Start Material for this exercise

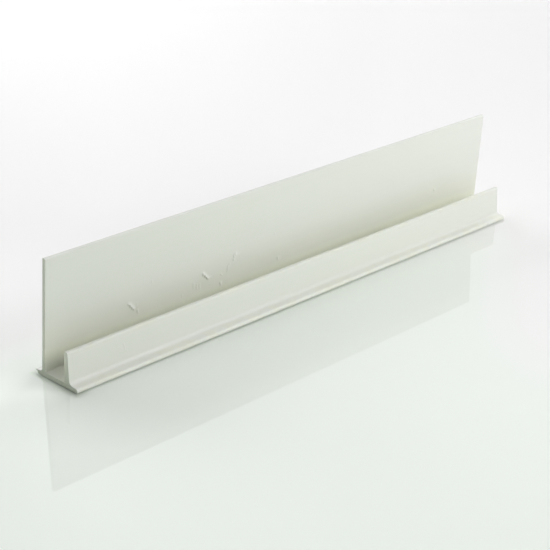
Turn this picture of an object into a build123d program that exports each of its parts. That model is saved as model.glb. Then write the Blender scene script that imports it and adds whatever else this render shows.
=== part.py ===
from build123d import *
from math import cos, radians, sin, tan
import os

# Cladding starter trim: one straight piece of rigid PVC extrusion that stands on its base.
# X runs along the trim, +Y points to the wall behind it and -Y to the front, Z is up.
# The origin lies on the floor under the middle of the piece.

# Length and cut ends
length = 215.5          # along the base, from cut to cut
cut_slant = 1.0         # degrees that the cut at +X leans back from square, towards its top

# Fixing flange, the tall rear wall
flange_height = 40.0    # floor to the flange's front top edge
flange_wall = 1.5
flange_lean = 3.6       # degrees forward, over the channel

# Base plate and the channel that a board stands in
base_wall = 1.6
channel_width = 9.6     # between the two walls, at the channel's floor

# Front flange, the low wall that covers the board's edge; its outer face is raked
front_height = 12.2     # floor to its top
front_root = 2.25       # thickness at the channel's floor
front_crown = 1.75      # thickness at its top

# Lips of the base, outside the two walls
front_lip = 3.7         # reach past the front flange's outer face, at the channel's floor
front_lip_edge = 1.4    # height of its outer edge
rear_lip = 2.3          # reach past the fixing flange's back face, at the channel's floor
rear_lip_edge = 0.8     # height of its outer edge, up to the feather

# Feather, the thin pointed strip along the top of the rear lip
feather_reach = 1.15
feather_edge = 0.2      # thickness at its tip
feather_top = 1.12      # height of the tip's upper side

# Roundings
front_fillet = 1.5      # outside foot of the front flange
rear_fillet = 1.2       # outside foot of the fixing flange
channel_fillet = 0.4    # both corners of the channel's floor
feather_fillet = 0.4    # under the feather
lip_crown = 0.9         # upper outer corner of the front lip
lip_foot = 0.4          # lower outer corner of each lip
flange_round = 0.35     # top corners of the fixing flange
crown_round = 0.5       # top corners of the front flange

# Places in the section, as distances from the front flange's inner face
flange_foot = channel_width
front_outside = -front_root
front_edge = front_outside - front_lip
flange_back = flange_foot + flange_wall / cos(radians(flange_lean))
rear_edge = flange_back + rear_lip
feather_tip = rear_edge + feather_reach
section_middle = (front_edge + feather_tip) / 2


def flange_corner(depth):
    """A top corner of the leaning flange, at this depth behind its front face."""
    rise = flange_height - base_wall
    front_top = flange_foot - rise * tan(radians(flange_lean))
    y = front_top + depth * cos(radians(flange_lean))
    z = flange_height + depth * sin(radians(flange_lean))
    return y, z


def section():
    """The trim's cross-section in the YZ plane, with every corner's own rounding."""
    corners = [
        ((front_edge, 0), lip_foot),
        ((rear_edge, 0), lip_foot),
        ((rear_edge, rear_lip_edge), feather_fillet),
        ((feather_tip, feather_top - feather_edge), 0.4 * feather_edge),
        ((feather_tip, feather_top), 0.4 * feather_edge),
        ((flange_back, base_wall), rear_fillet),
        (flange_corner(flange_wall), flange_round),
        (flange_corner(0), flange_round),
        ((flange_foot, base_wall), channel_fillet),
        ((0, base_wall), channel_fillet),
        ((0, front_height), crown_round),
        ((-front_crown, front_height), crown_round),
        ((front_outside, base_wall), front_fillet),
        ((front_edge, front_lip_edge), lip_crown),
    ]
    points = [(y - section_middle, z) for (y, z), _ in corners]
    radii = [radius for _, radius in corners]
    with BuildSketch(Plane.YZ) as sketch:
        with BuildLine():
            FilletPolyline(*points, radius=radii, close=True)
        make_face()
    return sketch.sketch


def cut_plane():
    """The plane of the cut at +X, which meets the floor at the full length."""
    slant = radians(cut_slant)
    normal = (cos(slant), 0, sin(slant))
    return Plane(origin=(length / 2, 0, 0), x_dir=(0, 1, 0), z_dir=normal)


def starter_trim():
    """The extruded section, cut square at -X and slightly out of square at +X."""
    stock = extrude(section(), length / 2, both=True)
    return split(stock, bisect_by=cut_plane(), keep=Keep.BOTTOM)


os.makedirs("parts", exist_ok=True)
export_step(starter_trim(), "parts/starter_trim.step")
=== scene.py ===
"""Looks for a cladding starter trim: satin off-white PVC with handling marks, on a glossy pale table."""
import math

import bpy
import numpy as np
from mathutils import Matrix, Vector, geometry


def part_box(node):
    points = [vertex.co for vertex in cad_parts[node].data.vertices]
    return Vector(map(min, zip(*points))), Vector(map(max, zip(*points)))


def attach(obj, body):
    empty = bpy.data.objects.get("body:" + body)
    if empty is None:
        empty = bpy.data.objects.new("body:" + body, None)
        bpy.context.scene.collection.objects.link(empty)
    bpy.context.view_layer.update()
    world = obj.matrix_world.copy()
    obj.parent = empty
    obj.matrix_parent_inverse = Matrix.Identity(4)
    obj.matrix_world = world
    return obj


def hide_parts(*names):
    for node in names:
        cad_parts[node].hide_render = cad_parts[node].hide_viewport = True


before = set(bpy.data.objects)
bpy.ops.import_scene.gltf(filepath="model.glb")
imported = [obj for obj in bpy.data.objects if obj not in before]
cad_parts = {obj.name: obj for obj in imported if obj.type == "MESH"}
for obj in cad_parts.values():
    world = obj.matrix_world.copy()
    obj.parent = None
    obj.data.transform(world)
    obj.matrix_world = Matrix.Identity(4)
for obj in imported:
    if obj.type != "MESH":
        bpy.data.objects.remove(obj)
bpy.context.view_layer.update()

TRIM = "starter_trim"
LOW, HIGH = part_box(TRIM)

# The trim's section, in metres. Distances along Y are from the front flange's inner face.
FLANGE_HEIGHT = 0.0400
FLANGE_WALL = 0.0015
FLANGE_LEAN = math.radians(3.6)
BASE_WALL = 0.0016
CHANNEL_WIDTH = 0.0096
FRONT_HEIGHT = 0.0122
FRONT_ROOT = 0.00225
FRONT_CROWN = 0.00175
FRONT_LIP = 0.0037
FRONT_LIP_EDGE = 0.0014
REAR_LIP = 0.0023
REAR_LIP_EDGE = 0.0008
FEATHER_REACH = 0.00115
FEATHER_EDGE = 0.0002
FEATHER_TOP = 0.00112
CUT_SLANT = math.radians(1.0)

# Roundings of the section's corners
FRONT_FILLET = 0.0015
REAR_FILLET = 0.0012
CHANNEL_FILLET = 0.0004
FEATHER_FILLET = 0.0004
LIP_CROWN = 0.0009
LIP_FOOT = 0.0004
REAR_LIP_ROUND = 0.0004
FLANGE_ROUND = 0.00035
CROWN_ROUND = 0.0005
FEATHER_ROUND = 0.4 * FEATHER_EDGE

# Mesh spacing
ARC_STEP = math.radians(10)
ROW_COARSE = 0.0011
ROW_FINE = 0.0002
STATION_COARSE = 0.0018
STATION_FINE = 0.0002
EDGE_BREAK = 0.00008        # bevel that the saw leaves round each cut end
CUT_EASE = 8                # how quickly the far cut's slant dies out along the trim, as a power
SHARP_ANGLE = math.radians(32)
TINY = 1e-9                 # a length too short to matter

# Places in the section
FLANGE_BACK = CHANNEL_WIDTH + FLANGE_WALL / math.cos(FLANGE_LEAN)
REAR_EDGE = FLANGE_BACK + REAR_LIP
FEATHER_TIP = REAR_EDGE + FEATHER_REACH
FRONT_EDGE = -FRONT_ROOT - FRONT_LIP
SECTION_MIDDLE = (FRONT_EDGE + FEATHER_TIP) / 2

# Table top. Its tone changes from near to far, sooner at the right, and falls off to the right in a
# painted shade.
# Each change runs along its own level direction, over a span in metres.
TABLE_AWAY = (0.2, 0.98, 0.0)
TABLE_FADE = (-0.012, 0.025)
TABLE_NEAR = (0.912, 0.968, 0.886, 1.0)
TABLE_FAR = (0.950, 0.945, 0.926, 1.0)
TABLE_SIDE = (0.6036, -0.8063, 0.0)
TABLE_FALL = (0.02, 0.09)
TABLE_RIGHT_AWAY = (0.8063, 0.6036, 0.0)
TABLE_RIGHT_FADE = (-0.085, -0.015)
TABLE_RIGHT_EDGE = (0.055, 0.085)
TABLE_SHADE = (0.94, 0.94, 0.94, 1.0)
TABLE_HALF = 3.0            # half the side of the square table top

# Clear skin over the table's white layer
SKIN_THICKNESS = 0.0004
SKIN_IOR = 1.5
SKIN_ROUGHNESS = 0.03

# Painted shade, wide, on the table close in front of the trim, strongest at the near end
SHADE_REACH = 0.036
SHADE_TONE = (0.73, 0.73, 0.73, 1.0)
SHADE_FAR_SHARE = 0.45

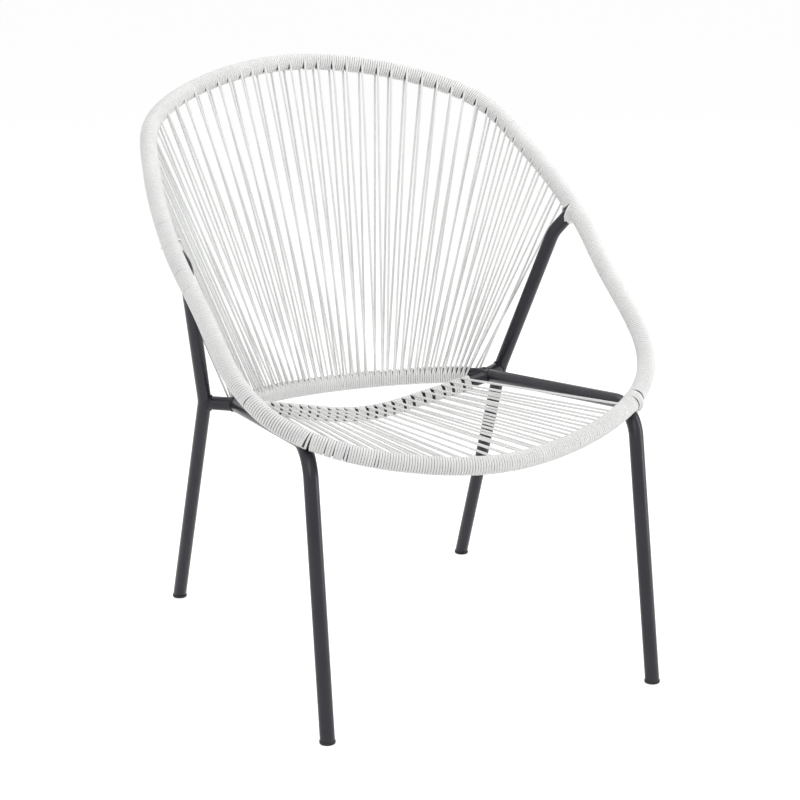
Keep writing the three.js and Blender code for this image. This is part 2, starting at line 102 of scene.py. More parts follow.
@dataclass(frozen=True)
class Run:
    """Straight stretch or round bend of a bent tube."""

    start: float
    length: float
    origin: Vector
    heading: Vector
    centre: Optional[Vector] = None
    axis: Optional[Vector] = None

    @property
    def turn(self) -> float:
        """Angle of the bend, or zero on a straight stretch."""
        return 0.0 if self.centre is None else self.length / (self.origin - self.centre).length

    def at(self, along: float) -> Place:
        """Find a place on this run.

        Args:
            along: length from the run's start.

        Returns:
            The point and the heading there.
        """
        if self.centre is None:
            return Place(self.origin + self.heading * along, self.heading.copy())
        arm = self.origin - self.centre
        turn = Quaternion(self.axis, along / arm.length)
        return Place(self.centre + turn @ arm, turn @ self.heading)


class BentRoute:
    """Centre line of straight stretches joined by round bends, measured by the length along it."""

    def __init__(self, corners: Sequence[Vector], bends: Sequence[float]) -> None:
        """Lay out the runs.

        Args:
            corners: the two ends, and the corners between them that the bends round off.
            bends: bend radius at each inner corner.
        """
        self.runs: list[Run] = []
        self.length = 0.0
        origin = corners[0]
        heading = (corners[1] - origin).normalized()
        for corner, beyond, radius in zip(corners[1:], corners[2:], bends):
            following = (beyond - corner).normalized()
            turn = heading.angle(following)
            setback = radius * math.tan(turn / 2)
            bend_start = corner - heading * setback
            self._add(Run(self.length, (bend_start - origin).length, origin, heading))
            axis = heading.cross(following).normalized()
            centre = bend_start + axis.cross(heading) * radius
            self._add(Run(self.length, turn * radius, bend_start, heading, centre, axis))
            origin = corner + following * setback
            heading = following
        self._add(Run(self.length, (corners[-1] - origin).length, origin, heading))

    def _add(self, run: Run) -> None:
        """Append a run and its length."""
        self.runs.append(run)
        self.length += run.length

    def at(self, s: float) -> Place:
        """Place at a length along the route."""
        run = next((run for run in reversed(self.runs) if run.start <= s), self.runs[0])
        return run.at(s - run.start)

    def nearest(self, point: Vector, low: float, high: float) -> float:
        """Find the length along the route that lies nearest to a point.

        Args:
            point: point to come close to.
            low: least length to look at.
            high: greatest length to look at.

        Returns:
            The length along the route.
        """
        while high - low > TOLERANCE:
            third = (high - low) / 3
            if (self.at(low + third).point - point).length < (self.at(high - third).point - point).length:
                high -= third
            else:
                low += third
        return (low + high) / 2


class HoopRoute:
    """Closed smooth hoop through its outline points, measured from the front middle towards +X."""

    SAMPLES_PER_SPAN = 80

    def __init__(self, outline: Sequence[Vector]) -> None:
        """Tabulate the hoop by its length.

        Args:
            outline: points that the centre line passes through, in order.
        """
        knots = np.array([tuple(point) for point in outline])
        before, after, beyond = (np.roll(knots, shift, axis=0) for shift in (1, -1, -2))
        share = np.linspace(0, 1, self.SAMPLES_PER_SPAN, endpoint=False)[None, :, None]
        first, last = knots[:, None], after[:, None]
        leave = (last - before[:, None]) / 2
        arrive = (beyond[:, None] - first) / 2
        square = (3 * (last - first) - 2 * leave - arrive) * share ** 2
        cube = (2 * (first - last) + leave + arrive) * share ** 3
        table = (first + leave * share + square + cube).reshape(-1, 3)
        self.points = np.vstack([table, table[:1]])
        steps = np.linalg.norm(np.diff(self.points, axis=0), axis=1)
        self.lengths = np.concatenate([[0.0], np.cumsum(steps)])
        self.length = float(self.lengths[-1])

    def at(self, s: float) -> Place:
        """Find a place on the hoop.

        Args:
            s: length along the hoop, which may run past its end.

        Returns:
            The point and the heading there.
        """
        reach = self.length / len(self.points)
        low, middle, high = (self._point(s + shift) for shift in (-reach, 0, reach))
        return Place(middle, (high - low).normalized())

    def _point(self, s: float) -> Vector:
        """Point at a length along the hoop."""
        return Vector([float(np.interp(s % self.length, self.lengths, axis)) for axis in self.points.T])


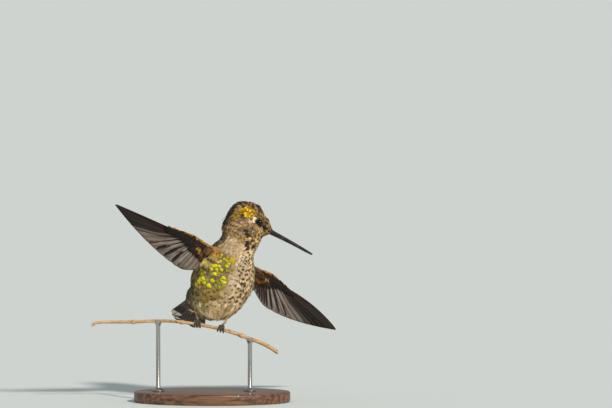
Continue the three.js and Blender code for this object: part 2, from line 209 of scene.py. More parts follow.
def turned(name: str, profile: Sequence[Pair], sides: int) -> Thing:
    """Builds a round rod up from a disc, ring by ring.

    Args:
        name: The object's name.
        profile: Radius and height of each ring, in millimetres, from the bottom to the top.
        sides: Corners of each ring.

    Returns:
        The rod, upright on the origin.
    """
    radius, height = profile[0]
    thing = fresh(
        name, bpy.ops.mesh.primitive_circle_add, vertices=sides, radius=radius * MM, fill_type="NGON",
        location=(0, 0, height * MM),
    )

    def steps() -> None:
        """Extrudes each ring and gives it its radius."""
        for (last_radius, last_height), (ring_radius, ring_height) in zip(profile, profile[1:]):
            rise = {"value": (0, 0, (ring_height - last_height) * MM)}
            bpy.ops.mesh.extrude_region_move(TRANSFORM_OT_translate=rise)
            share = ring_radius / last_radius
            centre = (0, 0, ring_height * MM)
            bpy.ops.transform.resize(value=(share, share, 1), center_override=centre)
        bpy.ops.mesh.select_all(action="SELECT")
        bpy.ops.mesh.normals_make_consistent(inside=False)

    edit(thing, steps)
    return thing


def drawn(name: str, path: Array, radii: Numbers, sides: int = 12, rings: int = 16) -> Thing:
    """Builds a rod of changing thickness and bends it along a path with a Curve modifier.

    Args:
        name: The object's name.
        path: The path's points.
        radii: Radii, in millimetres, at even steps along the path.
        sides: Corners of each ring.
        rings: Rings along the path.

    Returns:
        The bent rod, with round ends.
    """
    length = float(norms(np.diff(path, axis=0)).sum())
    share = np.linspace(0, 1, rings)
    radius = np.interp(share, np.linspace(0, 1, len(radii)), radii)
    first, last = radii[0], radii[-1]
    profile = [(first * 0.2, -first * 0.55), (first * 0.7, -first * 0.35)]
    profile += list(zip(radius, share * length))
    profile += [(last * 0.7, length + last * 0.35), (last * 0.2, length + last * 0.55)]
    thing = turned(name, profile, sides)
    data = bpy.data.curves.new("path", "CURVE")
    data.dimensions = "3D"
    data.twist_mode = "MINIMUM"
    spline = data.splines.new("POLY")
    spline.points.add(len(path) - 1)
    spline.points.foreach_set("co", np.hstack([path * MM, np.ones((len(path), 1))]).ravel())
    guide = linked("path", data)
    apply_modifier(thing, "CURVE", object=guide, deform_axis="POS_Z")
    bpy.data.objects.remove(guide)
    bpy.data.curves.remove(data)
    return thing


def join(things: Sequence[Thing], name: str) -> Thing:
    """Joins objects into the first of them.

    Args:
        things: The objects.
        name: The name of the whole.

    Returns:
        The first object, with all the meshes.
    """
    select_only(things[0])
    for other in things[1:]:
        other.select_set(True)
    bpy.ops.object.join()
    things[0].name = name
    return things[0]


def copy_of(nodes: Sequence[str], name: str) -> Thing:
    """Copies CAD nodes into one new object and merges the doubles of their loose triangles.

    Args:
        nodes: The nodes' names.
        name: The new object's name.

    Returns:
        The new object.
    """
    copies = []
    for node_name in nodes:
        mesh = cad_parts[node_name].data.copy()
        mesh.materials.clear()
        copies.append(linked(name, mesh))
    whole = join(copies, name)
    edit(whole, lambda: bpy.ops.mesh.remove_doubles(threshold=1e-6))
    return whole


def dress(
    thing: Thing, material: bpy.types.Material, slot: str, replaces: Sequence[str] = (), smooth: float = 50,
) -> None:
    """Finishes a piece: shading, material, the body it rides on and the solids it stands for.

    Args:
        thing: The piece.
        material: Its material.
        slot: The record's material slot; not used.
        replaces: The CAD nodes that it stands for.
        smooth: The angle, in degrees, under which edges are shaded smooth.
    """
    thing.data.materials.clear()
    thing.data.materials.append(material)
    select_only(thing)
    bpy.ops.object.shade_smooth_by_angle(angle=math.radians(smooth))
    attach(thing, BODY)
    if replaces:
        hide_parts(*replaces)
    LOG.info("%s: %d faces", thing.name, len(thing.data.polygons))


# ---- finishes
SMOOTH = {"interpolation_type": "SMOOTHSTEP"}
MIX = {"data_type": "RGBA", "at": (0, 6, 7), "out": 2}
PLUS = {"operation": "ADD"}
MINUS = {"operation": "SUBTRACT"}
TIMES = {"operation": "MULTIPLY"}
POWER = {"operation": "POWER"}
TIMES_PLUS = {"operation": "MULTIPLY_ADD"}  # the first times the second, plus the third


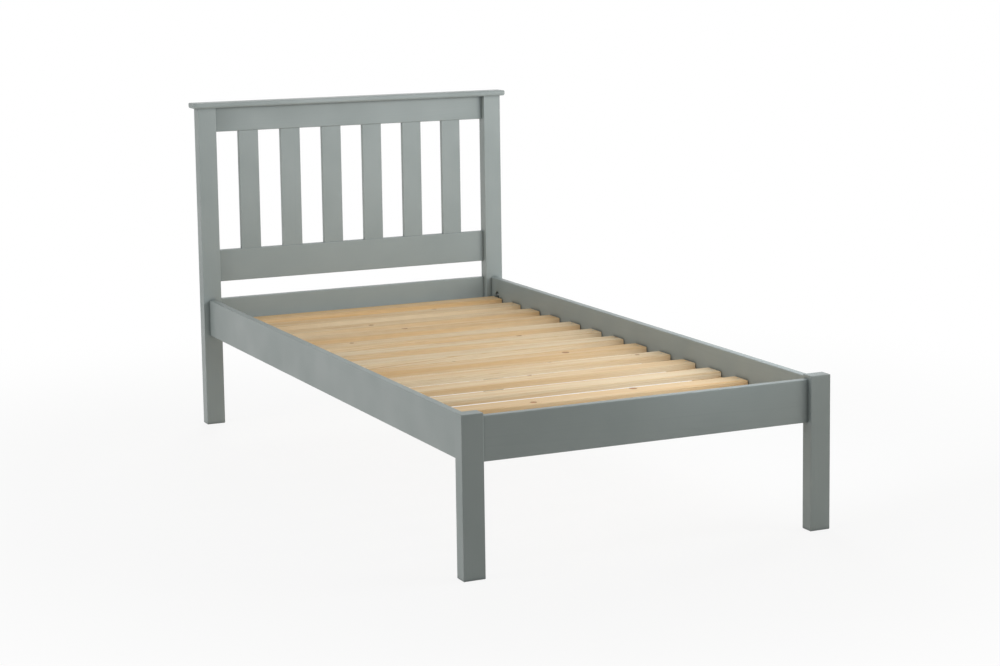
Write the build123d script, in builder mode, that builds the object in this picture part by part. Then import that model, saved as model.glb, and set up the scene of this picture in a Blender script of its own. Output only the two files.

End Material for this exercise

• Short task: The lines to be given again exactly are those from the one containing "Keep writing the" up to and including the one containing "along: length from".

• Full output:
Keep writing the three.js and Blender code for this image. This is part 2, starting at line 102 of scene.py. More parts follow.
@dataclass(frozen=True)
class Run:
    """Straight stretch or round bend of a bent tube."""

    start: float
    length: float
    origin: Vector
    heading: Vector
    centre: Optional[Vector] = None
    axis: Optional[Vector] = None

    @property
    def turn(self) -> float:
        """Angle of the bend, or zero on a straight stretch."""
        return 0.0 if self.centre is None else self.length / (self.origin - self.centre).length

    def at(self, along: float) -> Place:
        """Find a place on this run.

        Args:
            along: length from the run's start.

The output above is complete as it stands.